## [Required task]
The required output is the exact run of lines from the line containing "extrude(amount=cap_top - cap_foot - rib_start" to the line containing "zip(*points))), Vector(map(max, zip(*points)))", inclusive, and nothing besides.
^^^^^^^^^^^^^^^^
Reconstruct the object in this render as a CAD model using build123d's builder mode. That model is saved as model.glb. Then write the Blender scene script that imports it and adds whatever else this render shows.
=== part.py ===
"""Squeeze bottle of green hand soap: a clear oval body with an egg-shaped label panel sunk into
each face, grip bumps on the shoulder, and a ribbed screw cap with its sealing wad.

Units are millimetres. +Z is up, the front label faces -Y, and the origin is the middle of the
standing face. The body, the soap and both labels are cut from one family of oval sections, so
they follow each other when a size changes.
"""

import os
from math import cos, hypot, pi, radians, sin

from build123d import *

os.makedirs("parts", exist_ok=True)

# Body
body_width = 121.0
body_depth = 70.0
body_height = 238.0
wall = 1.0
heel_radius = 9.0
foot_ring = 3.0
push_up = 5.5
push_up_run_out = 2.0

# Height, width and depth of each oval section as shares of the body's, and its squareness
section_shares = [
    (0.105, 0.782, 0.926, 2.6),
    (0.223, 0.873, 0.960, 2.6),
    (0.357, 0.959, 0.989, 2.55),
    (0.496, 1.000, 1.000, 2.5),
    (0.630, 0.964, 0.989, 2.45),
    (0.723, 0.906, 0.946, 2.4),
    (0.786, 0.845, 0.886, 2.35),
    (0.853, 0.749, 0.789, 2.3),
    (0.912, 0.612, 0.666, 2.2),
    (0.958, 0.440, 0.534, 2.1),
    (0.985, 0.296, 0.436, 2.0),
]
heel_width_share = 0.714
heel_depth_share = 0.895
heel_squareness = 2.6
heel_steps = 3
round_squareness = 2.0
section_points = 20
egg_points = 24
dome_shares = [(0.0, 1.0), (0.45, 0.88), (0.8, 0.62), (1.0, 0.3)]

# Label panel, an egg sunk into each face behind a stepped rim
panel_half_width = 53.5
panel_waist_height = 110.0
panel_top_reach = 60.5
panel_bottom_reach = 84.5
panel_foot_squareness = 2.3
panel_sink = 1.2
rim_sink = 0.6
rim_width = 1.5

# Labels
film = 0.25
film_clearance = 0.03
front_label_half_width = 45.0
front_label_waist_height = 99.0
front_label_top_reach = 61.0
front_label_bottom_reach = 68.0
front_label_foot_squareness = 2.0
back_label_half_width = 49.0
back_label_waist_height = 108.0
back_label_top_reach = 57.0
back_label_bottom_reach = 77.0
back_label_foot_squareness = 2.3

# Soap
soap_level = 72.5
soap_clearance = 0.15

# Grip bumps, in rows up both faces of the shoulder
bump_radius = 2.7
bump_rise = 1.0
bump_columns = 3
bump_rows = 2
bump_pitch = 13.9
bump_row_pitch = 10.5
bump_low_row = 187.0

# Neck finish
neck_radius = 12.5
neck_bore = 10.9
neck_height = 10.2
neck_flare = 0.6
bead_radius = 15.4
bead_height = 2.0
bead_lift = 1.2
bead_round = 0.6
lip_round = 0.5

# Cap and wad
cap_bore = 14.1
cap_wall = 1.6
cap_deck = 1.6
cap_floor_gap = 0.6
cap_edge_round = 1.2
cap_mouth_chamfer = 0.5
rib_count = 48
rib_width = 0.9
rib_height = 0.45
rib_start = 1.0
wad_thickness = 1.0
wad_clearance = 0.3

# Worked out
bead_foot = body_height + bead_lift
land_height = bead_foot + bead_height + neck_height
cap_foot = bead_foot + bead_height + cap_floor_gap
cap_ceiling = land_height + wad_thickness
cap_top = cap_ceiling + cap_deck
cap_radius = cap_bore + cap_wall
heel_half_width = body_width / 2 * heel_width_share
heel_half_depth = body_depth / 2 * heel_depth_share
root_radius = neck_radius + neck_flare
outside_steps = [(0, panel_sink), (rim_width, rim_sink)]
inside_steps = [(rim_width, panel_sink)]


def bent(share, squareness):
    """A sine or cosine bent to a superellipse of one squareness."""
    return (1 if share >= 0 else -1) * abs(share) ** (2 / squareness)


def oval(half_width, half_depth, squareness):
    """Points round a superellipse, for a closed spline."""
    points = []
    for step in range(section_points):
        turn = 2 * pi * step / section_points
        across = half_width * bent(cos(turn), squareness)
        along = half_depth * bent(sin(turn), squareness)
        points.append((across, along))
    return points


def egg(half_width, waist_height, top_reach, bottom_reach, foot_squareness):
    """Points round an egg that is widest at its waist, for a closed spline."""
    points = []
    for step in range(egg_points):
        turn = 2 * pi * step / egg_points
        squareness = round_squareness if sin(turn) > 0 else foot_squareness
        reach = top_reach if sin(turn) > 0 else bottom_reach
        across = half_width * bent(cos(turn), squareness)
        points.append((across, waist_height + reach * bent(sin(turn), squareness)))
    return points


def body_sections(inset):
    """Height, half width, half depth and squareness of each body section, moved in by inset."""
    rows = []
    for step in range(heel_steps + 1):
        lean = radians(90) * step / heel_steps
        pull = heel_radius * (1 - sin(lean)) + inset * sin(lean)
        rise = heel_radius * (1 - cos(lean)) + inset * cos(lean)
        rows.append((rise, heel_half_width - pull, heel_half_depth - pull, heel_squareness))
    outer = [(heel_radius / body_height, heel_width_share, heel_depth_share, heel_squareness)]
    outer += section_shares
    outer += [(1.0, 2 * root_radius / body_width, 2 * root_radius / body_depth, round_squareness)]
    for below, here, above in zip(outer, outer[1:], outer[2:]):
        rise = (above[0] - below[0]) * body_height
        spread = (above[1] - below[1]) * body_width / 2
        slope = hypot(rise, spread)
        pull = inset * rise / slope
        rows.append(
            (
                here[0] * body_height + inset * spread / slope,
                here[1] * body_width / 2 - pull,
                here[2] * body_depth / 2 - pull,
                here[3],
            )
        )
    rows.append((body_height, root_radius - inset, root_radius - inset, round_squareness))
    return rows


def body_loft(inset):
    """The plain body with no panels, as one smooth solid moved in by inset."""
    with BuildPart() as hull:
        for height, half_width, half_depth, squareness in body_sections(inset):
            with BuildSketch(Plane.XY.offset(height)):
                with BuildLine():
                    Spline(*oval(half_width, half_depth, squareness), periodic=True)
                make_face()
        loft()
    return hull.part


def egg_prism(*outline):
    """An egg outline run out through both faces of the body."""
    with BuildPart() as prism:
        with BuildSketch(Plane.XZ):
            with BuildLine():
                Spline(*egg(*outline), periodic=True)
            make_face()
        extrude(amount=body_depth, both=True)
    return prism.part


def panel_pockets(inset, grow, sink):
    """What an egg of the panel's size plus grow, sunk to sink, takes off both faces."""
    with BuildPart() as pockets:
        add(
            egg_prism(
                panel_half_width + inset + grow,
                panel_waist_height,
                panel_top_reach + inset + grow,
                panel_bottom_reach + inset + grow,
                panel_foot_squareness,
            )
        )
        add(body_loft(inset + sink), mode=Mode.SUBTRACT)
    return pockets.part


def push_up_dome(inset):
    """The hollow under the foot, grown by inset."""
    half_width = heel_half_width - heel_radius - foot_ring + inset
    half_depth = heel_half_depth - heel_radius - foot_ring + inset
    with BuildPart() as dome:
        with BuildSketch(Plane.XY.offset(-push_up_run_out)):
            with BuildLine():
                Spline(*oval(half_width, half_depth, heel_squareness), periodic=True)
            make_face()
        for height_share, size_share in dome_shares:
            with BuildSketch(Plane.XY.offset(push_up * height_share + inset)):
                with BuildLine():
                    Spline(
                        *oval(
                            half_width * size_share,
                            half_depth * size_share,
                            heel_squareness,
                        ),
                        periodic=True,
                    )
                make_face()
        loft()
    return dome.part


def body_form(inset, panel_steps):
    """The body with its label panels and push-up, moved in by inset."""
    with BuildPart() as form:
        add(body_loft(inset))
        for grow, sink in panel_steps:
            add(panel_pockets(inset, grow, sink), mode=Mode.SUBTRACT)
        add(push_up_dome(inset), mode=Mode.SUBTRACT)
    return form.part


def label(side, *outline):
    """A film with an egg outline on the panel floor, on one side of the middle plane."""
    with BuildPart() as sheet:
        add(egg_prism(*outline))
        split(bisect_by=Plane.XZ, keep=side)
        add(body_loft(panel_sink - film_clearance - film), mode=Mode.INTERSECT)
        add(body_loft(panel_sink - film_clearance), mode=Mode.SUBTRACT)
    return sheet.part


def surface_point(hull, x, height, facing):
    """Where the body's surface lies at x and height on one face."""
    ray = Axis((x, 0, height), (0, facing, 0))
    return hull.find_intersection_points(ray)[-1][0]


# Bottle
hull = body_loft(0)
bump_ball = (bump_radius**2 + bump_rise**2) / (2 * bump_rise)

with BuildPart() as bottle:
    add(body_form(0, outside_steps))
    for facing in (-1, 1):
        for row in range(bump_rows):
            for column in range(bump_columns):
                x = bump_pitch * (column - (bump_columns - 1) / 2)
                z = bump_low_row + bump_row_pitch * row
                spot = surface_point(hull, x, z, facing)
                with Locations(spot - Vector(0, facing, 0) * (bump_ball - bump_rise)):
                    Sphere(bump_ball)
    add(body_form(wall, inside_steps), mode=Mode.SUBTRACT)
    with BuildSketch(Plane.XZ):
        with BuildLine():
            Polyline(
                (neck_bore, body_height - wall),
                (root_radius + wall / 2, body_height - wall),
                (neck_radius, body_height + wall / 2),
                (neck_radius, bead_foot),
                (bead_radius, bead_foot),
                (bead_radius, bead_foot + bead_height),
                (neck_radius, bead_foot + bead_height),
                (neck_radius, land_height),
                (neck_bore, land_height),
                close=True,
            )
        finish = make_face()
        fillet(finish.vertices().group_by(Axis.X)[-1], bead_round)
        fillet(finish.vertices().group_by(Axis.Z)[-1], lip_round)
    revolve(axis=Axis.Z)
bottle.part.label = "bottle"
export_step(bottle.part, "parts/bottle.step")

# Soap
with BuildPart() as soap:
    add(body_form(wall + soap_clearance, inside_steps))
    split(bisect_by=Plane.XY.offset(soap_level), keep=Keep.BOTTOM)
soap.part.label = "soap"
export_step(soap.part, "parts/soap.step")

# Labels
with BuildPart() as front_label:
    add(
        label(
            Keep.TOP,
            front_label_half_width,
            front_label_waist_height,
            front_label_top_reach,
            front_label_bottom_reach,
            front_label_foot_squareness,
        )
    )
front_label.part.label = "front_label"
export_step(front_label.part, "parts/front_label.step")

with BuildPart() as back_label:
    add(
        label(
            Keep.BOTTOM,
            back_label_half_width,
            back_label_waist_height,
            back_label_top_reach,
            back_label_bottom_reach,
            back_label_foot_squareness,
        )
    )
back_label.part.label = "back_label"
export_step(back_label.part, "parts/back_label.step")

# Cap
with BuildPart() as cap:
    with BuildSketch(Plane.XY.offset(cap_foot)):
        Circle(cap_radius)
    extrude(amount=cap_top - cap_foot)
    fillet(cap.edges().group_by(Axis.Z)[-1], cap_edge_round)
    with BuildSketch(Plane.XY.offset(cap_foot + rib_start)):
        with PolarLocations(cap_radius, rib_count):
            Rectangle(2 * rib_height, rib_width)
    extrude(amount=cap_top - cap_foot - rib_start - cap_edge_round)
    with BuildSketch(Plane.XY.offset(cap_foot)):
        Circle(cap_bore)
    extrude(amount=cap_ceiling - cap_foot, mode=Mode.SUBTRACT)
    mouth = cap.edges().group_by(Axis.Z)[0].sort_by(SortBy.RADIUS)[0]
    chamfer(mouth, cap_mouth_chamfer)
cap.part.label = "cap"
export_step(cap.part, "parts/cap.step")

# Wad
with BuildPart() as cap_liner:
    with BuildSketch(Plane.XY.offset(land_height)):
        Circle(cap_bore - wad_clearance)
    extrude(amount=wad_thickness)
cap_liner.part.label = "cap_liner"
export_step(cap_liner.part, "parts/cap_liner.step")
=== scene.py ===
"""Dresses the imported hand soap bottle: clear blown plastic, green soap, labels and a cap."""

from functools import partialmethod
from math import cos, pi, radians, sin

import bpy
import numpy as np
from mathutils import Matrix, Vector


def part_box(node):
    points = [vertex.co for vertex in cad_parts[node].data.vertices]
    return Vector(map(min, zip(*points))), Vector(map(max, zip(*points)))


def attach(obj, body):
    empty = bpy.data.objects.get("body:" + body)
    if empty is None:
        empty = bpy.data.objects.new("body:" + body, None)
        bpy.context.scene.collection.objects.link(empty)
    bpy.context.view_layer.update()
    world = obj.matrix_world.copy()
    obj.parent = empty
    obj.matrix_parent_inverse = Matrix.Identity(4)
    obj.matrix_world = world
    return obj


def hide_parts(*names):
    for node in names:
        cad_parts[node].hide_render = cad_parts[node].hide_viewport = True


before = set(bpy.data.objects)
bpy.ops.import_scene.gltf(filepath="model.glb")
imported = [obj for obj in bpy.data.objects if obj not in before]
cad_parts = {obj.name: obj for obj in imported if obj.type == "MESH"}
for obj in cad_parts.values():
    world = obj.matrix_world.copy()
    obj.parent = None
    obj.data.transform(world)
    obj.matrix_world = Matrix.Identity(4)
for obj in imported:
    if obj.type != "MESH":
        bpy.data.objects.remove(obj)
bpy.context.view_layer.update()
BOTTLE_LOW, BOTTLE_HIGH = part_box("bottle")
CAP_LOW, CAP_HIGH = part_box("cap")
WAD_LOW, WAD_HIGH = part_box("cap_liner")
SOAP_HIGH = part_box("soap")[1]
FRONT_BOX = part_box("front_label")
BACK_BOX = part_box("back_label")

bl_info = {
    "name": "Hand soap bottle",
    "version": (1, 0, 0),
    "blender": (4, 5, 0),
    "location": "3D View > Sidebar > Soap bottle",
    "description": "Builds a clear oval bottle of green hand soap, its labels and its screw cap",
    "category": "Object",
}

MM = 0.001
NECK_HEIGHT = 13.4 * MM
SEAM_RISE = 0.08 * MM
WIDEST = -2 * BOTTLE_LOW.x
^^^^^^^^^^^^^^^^
## [Correct answer]
    extrude(amount=cap_top - cap_foot - rib_start - cap_edge_round)
    with BuildSketch(Plane.XY.offset(cap_foot)):
        Circle(cap_bore)
    extrude(amount=cap_ceiling - cap_foot, mode=Mode.SUBTRACT)
    mouth = cap.edges().group_by(Axis.Z)[0].sort_by(SortBy.RADIUS)[0]
    chamfer(mouth, cap_mouth_chamfer)
cap.part.label = "cap"
export_step(cap.part, "parts/cap.step")

# Wad
with BuildPart() as cap_liner:
    with BuildSketch(Plane.XY.offset(land_height)):
        Circle(cap_bore - wad_clearance)
    extrude(amount=wad_thickness)
cap_liner.part.label = "cap_liner"
export_step(cap_liner.part, "parts/cap_liner.step")
=== scene.py ===
"""Dresses the imported hand soap bottle: clear blown plastic, green soap, labels and a cap."""

from functools import partialmethod
from math import cos, pi, radians, sin

import bpy
import numpy as np
from mathutils import Matrix, Vector


def part_box(node):
    points = [vertex.co for vertex in cad_parts[node].data.vertices]
    return Vector(map(min, zip(*points))), Vector(map(max, zip(*points)))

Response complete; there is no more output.